### OBJECTIVE
Copy every line, exactly and only, from the line containing "Model this object" to the line containing "side_panel_margin = 17.4", both lines included.

Modeling code records
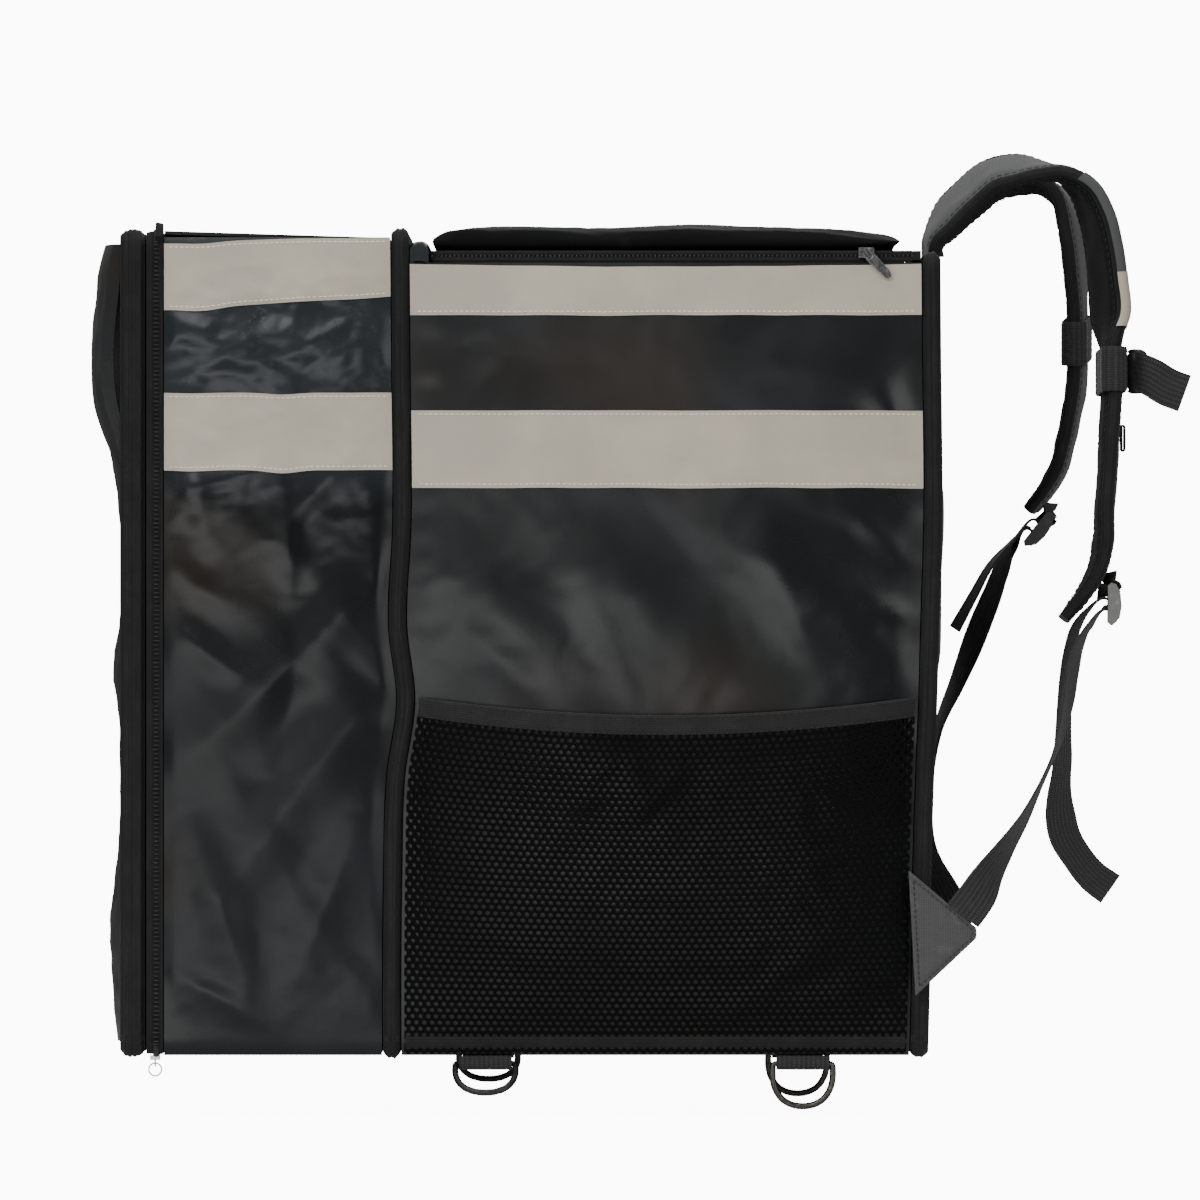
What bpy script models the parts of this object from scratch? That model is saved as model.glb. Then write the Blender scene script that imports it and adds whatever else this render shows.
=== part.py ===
"""An insulated delivery backpack with an expansion section, held as it is worn.

The origin is where the bag rests on the wearer's back: +X points to the wearer, +Z up, and the
side with the near strap faces -Y. All lengths are in metres.
"""

import math
from collections import namedtuple

import bmesh
import bpy
from mathutils import Matrix, Vector

# The body, from the wearer's side to the front door.
BODY_WIDTH = 0.430
BODY_HEIGHT = 0.532
PAD_PROUD = 0.002
BACK_EDGE_DEPTH = 0.0125
MAIN_DEPTH = 0.330
MIDDLE_EDGE_DEPTH = 0.012
EXPANSION_DEPTH = 0.147
ZIP_DEPTH = 0.0115
ZIP_GROOVE = 0.0025
FRONT_EDGE_DEPTH = 0.0145

# Walls and what is sewn to them.
MAIN_WALL = 0.006
THIN_WALL = 0.0025
EDGE_WALL = 0.008
EDGE_PROUD = 0.001
EDGE_ROUND = 0.009
EDGE_SOFT = 0.35
FRONT_ZIP_CROWN = 0.006
BACK_EDGE_DROP = 0.015
TUCK = 0.002
SEAM_GAP = 0.0006
LIE_GAP = 0.0003
SEAM_DRIFT = 0.008
MAIN_BELLY = 0.007
EXPANSION_BELLY = 0.003
FOLD_RISE = 0.004
WRINKLE_RISE = 0.005
ROW_STEP = 0.050

# Reflective tapes, measured down from the body's top.
TAPE_THICKNESS = 0.0006
MAIN_TOP = 0.0205
MAIN_HIGH_TAPE = (0.0215, 0.0330)
MAIN_LOW_TAPE = (0.1160, 0.0500)
EXPANSION_HIGH_TAPE = (0.0045, 0.0420)
EXPANSION_LOW_TAPE = (0.1045, 0.0500)

# The lid and the rim that its zip runs round.
LID_THICKNESS = 0.0125
LID_ROUND = 0.005
LID_TOP_RISE = 0.003
LID_FRONT_INSET = 0.013
LID_BACK_INSET = 0.006
LID_SIDE_INSET = 0.002
LID_ZIP_WIDTH = 0.006
TOP_RIM_DEPTH = 0.012
TOP_RIM_HEIGHT = 0.014

# The front door.
DOOR_WALL = 0.008
DOOR_BULGE = 0.0187
DOOR_DOME = 0.35
DOME_START = 0.7

# The back panel and its pad.
BACK_WALL = 0.006
BACK_PAD_WIDTH = 0.300
BACK_PAD_HEIGHT = 0.152
BACK_PAD_RISE = 0.046
BACK_PAD_WALL = 0.0065

# The side pockets.
NET_WALL = 0.0012
POCKET_ROOM = 0.009
POCKET_HEIGHT = 0.218
POCKET_SAG = 0.012
POCKET_SIDE_SHARE = 0.12
POCKET_SEAM_SHARE = 0.006
BAND_HEIGHT = 0.0135
BAND_WALL = 0.0025

# Webbing, buckles and rings.
WEBBING_WIDTH = 0.025
WEBBING_WALL = 0.0015
RING_WIRE = 0.005
RING_WIDTH = 0.044
RING_DROP = 0.033
RING_TAB_WIDTH = 0.034
RING_TAB_DROP = 0.0052
RING_TAB_GAP = 0.0004
RING_TAB_INSET = 0.005
RING_PLACES = {"front": 0.166, "back": 0.790}
RING_SWING = {"front": 48.0, "back": 0.0}
ANCHOR_HEIGHT = 0.080
ANCHOR_REACH = 0.044
ANCHOR_OVERLAP = 0.021
ANCHOR_RISE = 0.039
ANCHOR_WALL = 0.002

# The shoulder straps.
STRAP_WIDTH = 0.068
STRAP_WALL = 0.012
STRAP_END_WALL = 0.4
STRAP_ROOT_INSET = 0.0057
STRAP_REACH = 0.118
STRAP_DROP = 0.237
STRAP_ROOT_SPREAD = 0.072
STRAP_END_SPREAD = 0.108

# Small hardware.
LOCK_WIDTH = 0.032
LOCK_HEIGHT = 0.028
LOCK_DEPTH = 0.009
LOCK_WALL = 0.0025
LOCK_BAR = 0.0035
LOCK_GAP = 0.0004
LOCK_BAR_SPACING = 0.37
SLEEVE_HEIGHT = 0.029
SLEEVE_GAP = 0.0008
CHEST_BUCKLE_DEPTH = 0.016
CHEST_BUCKLE_HEIGHT = 0.030
CHEST_BUCKLE_WIDTH = 0.018
CHEST_BUCKLE_WALL = 0.0017
CHEST_TAIL_REACH = 0.033
KEEPER_DEPTH = 0.0038
KEEPER_HEIGHT = 0.018
KEEPER_WIDTH = 0.012
KEEPER_WALL = 0.0010
PULL_LENGTH = 0.022
PULL_WIDTH = 0.0065
PULL_WALL = 0.0012
PULL_EYE = 0.0041
SLIDER_LENGTH = 0.010
SLIDER_WIDTH = 0.0065
SLIDER_WALL = 0.003
BRIDGE_WIRE = 0.0014
RING_PULL_RADIUS = 0.0042
RING_PULL_WIRE = 0.0012

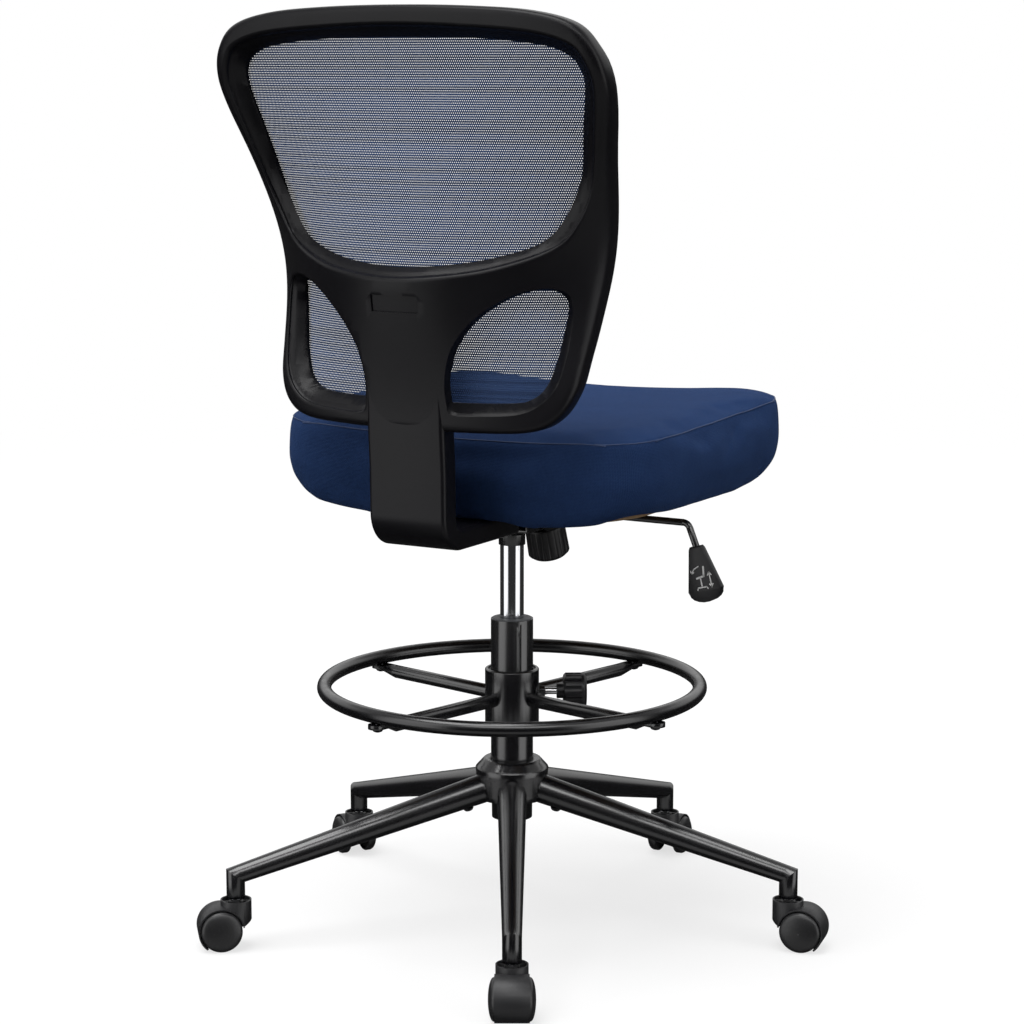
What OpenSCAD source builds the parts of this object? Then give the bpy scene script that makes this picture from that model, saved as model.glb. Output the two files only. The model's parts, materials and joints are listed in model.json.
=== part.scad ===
// Drafting chair: five-star base on twin-wheel casters, tall gas column with a
// clamped foot ring, tilting seat and a curved mesh back on a moulded frame.
// Origin: floor level on the column axis. +Z up, the sitter faces -Y.

/* [Casters] */
// Diameter of a caster wheel
wheel_d = 48; // [44:1:56]
// Width over both wheels of a caster
caster_w = 52; // [48:1:60]
// Gap between the two wheels
wheel_gap = 24; // [22:1:26]
// Distance from the stem axis back to the axle
caster_trail = 18; // [14:1:22]
// Width of the hood that covers the wheels
hood_w = 38; // [34:1:42]
// Diameter of the hood's cup around the stem
cup_d = 36; // [32:1:38]
// Diameter of the stem
stem_d = 11; // [10:0.5:12]
// Diameter of the axle
axle_d = 6; // [5:0.5:8]

/* [Base] */
// Radius from the column to each caster stem
base_r = 337; // [300:1:360]
// Height of the stub above the floor
stub_z = 60; // [58:1:66]
// Height of the leg's centre line at its tip
leg_tip_z = 86; // [84:1:92]
// Height of the leg's centre line where it meets the hub
leg_hub_z = 168; // [164:1:172]
// Diameter of a leg at the hub
leg_hub_d = 35.5; // [30:0.5:37]
// Diameter of a leg at its tip
leg_tip_d = 21.6; // [20:0.2:26]
// Wall of the leg tube
leg_wall = 1.8; // [1.2:0.1:2.4]
// Diameter of the hub
hub_d = 87; // [80:1:96]
// Height of the hub
hub_h = 48; // [46:1:56]
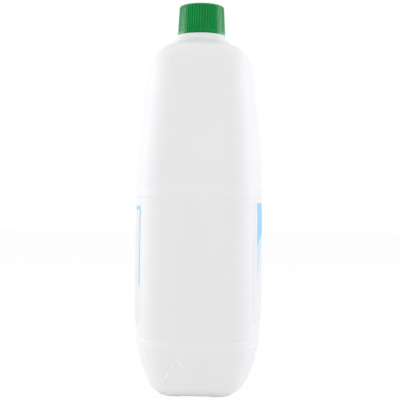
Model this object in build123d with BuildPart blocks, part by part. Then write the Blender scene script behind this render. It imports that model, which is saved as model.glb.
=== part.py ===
from build123d import *
import math
import os

# A blown household bottle with a push-and-turn screw cap, in millimetres, +Z up.
# X is the width and Y the depth, with the front label on -Y and the back label on +Y.
# The origin is the centre of the foot, on the surface that the bottle stands on.

# Body: its widest section, whose four faces are shallow arcs joined by corner arcs
body_width = 102.0
body_depth = 87.8
face_radius = 120.0
side_radius = 200.0
corner_radius = 17.0
wall = 0.9
floor = 1.8

# Body heights: the heel's top, the step from there to the panel, and the upper belt
heel_top = 43.0
panel_rise = 1.6
belt_bottom = 130.9
belt_height = 6.3

# Heel: how far it leans in to the foot, and its rounding there
heel_inset_width = 1.5
heel_inset_depth = 12.5
heel_corner_radius = 13.0
heel_radius = 9.0

# Upper belt: a groove below it and a ledge above it
belt_groove = 0.4
belt_ledge = 0.5
belt_line_width = 0.5

# Lower belt: a raised band this far below the heel's top, and a line pressed in below it
low_belt_drop = 6.6
low_belt_height = 6.4
low_belt_arch = 4.0
low_belt_relief = 0.35
low_line_drop = 4.3
low_line_width = 0.8
low_line_depth = 0.3
side_panel_margin = 17.4

# Foot: the hollow inside its rim, whose corners have at most this share of half the
# length of its narrow ends, and the notch where the mould pinches it off
foot_rim_width = 4.5
foot_dish_corner_radius = 9.0
foot_dish_corner_share = 1.02
foot_dish_height = 2.6
foot_dish_slope = 5.0
pinch_width = 24.0
pinch_slope = 4.0
pinch_height = 1.0

# Neck: its mouth and tube, then how far the bead reaches past the cap's rim, the ring
# past the bead and the foot past the ring
mouth_height = 260.2
mouth_chamfer = 0.4
neck_radius = 12.15
neck_wall = 1.75
neck_bead_reach = 0.6
neck_bead_thickness = 0.9
neck_bead_gap = 0.15
neck_bead_step = 0.55
neck_edge_radius = 0.35
neck_ring_reach = 1.2
neck_ring_height = 1.3
neck_foot_reach = 1.0

# Inner cap and its liner, with the room between neck and cap for the thread
liner_thickness = 1.0
inner_top_thickness = 1.1
thread_room = 1.25
inner_wall = 0.8
inner_chamfer = 0.5
inner_rise = 1.3

# Drive lugs, between the two caps
lug_count = 8
lug_height = 0.6
lug_width = 2.4
lug_ramp = 0.9
lug_length = 3.6
lug_end_margin = 1.3
lug_gap = 0.1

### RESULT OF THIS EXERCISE
Model this object in build123d with BuildPart blocks, part by part. Then write the Blender scene script behind this render. It imports that model, which is saved as model.glb.
=== part.py ===
from build123d import *
import math
import os

# A blown household bottle with a push-and-turn screw cap, in millimetres, +Z up.
# X is the width and Y the depth, with the front label on -Y and the back label on +Y.
# The origin is the centre of the foot, on the surface that the bottle stands on.

# Body: its widest section, whose four faces are shallow arcs joined by corner arcs
body_width = 102.0
body_depth = 87.8
face_radius = 120.0
side_radius = 200.0
corner_radius = 17.0
wall = 0.9
floor = 1.8

# Body heights: the heel's top, the step from there to the panel, and the upper belt
heel_top = 43.0
panel_rise = 1.6
belt_bottom = 130.9
belt_height = 6.3

# Heel: how far it leans in to the foot, and its rounding there
heel_inset_width = 1.5
heel_inset_depth = 12.5
heel_corner_radius = 13.0
heel_radius = 9.0

# Upper belt: a groove below it and a ledge above it
belt_groove = 0.4
belt_ledge = 0.5
belt_line_width = 0.5

# Lower belt: a raised band this far below the heel's top, and a line pressed in below it
low_belt_drop = 6.6
low_belt_height = 6.4
low_belt_arch = 4.0
low_belt_relief = 0.35
low_line_drop = 4.3
low_line_width = 0.8
low_line_depth = 0.3
side_panel_margin = 17.4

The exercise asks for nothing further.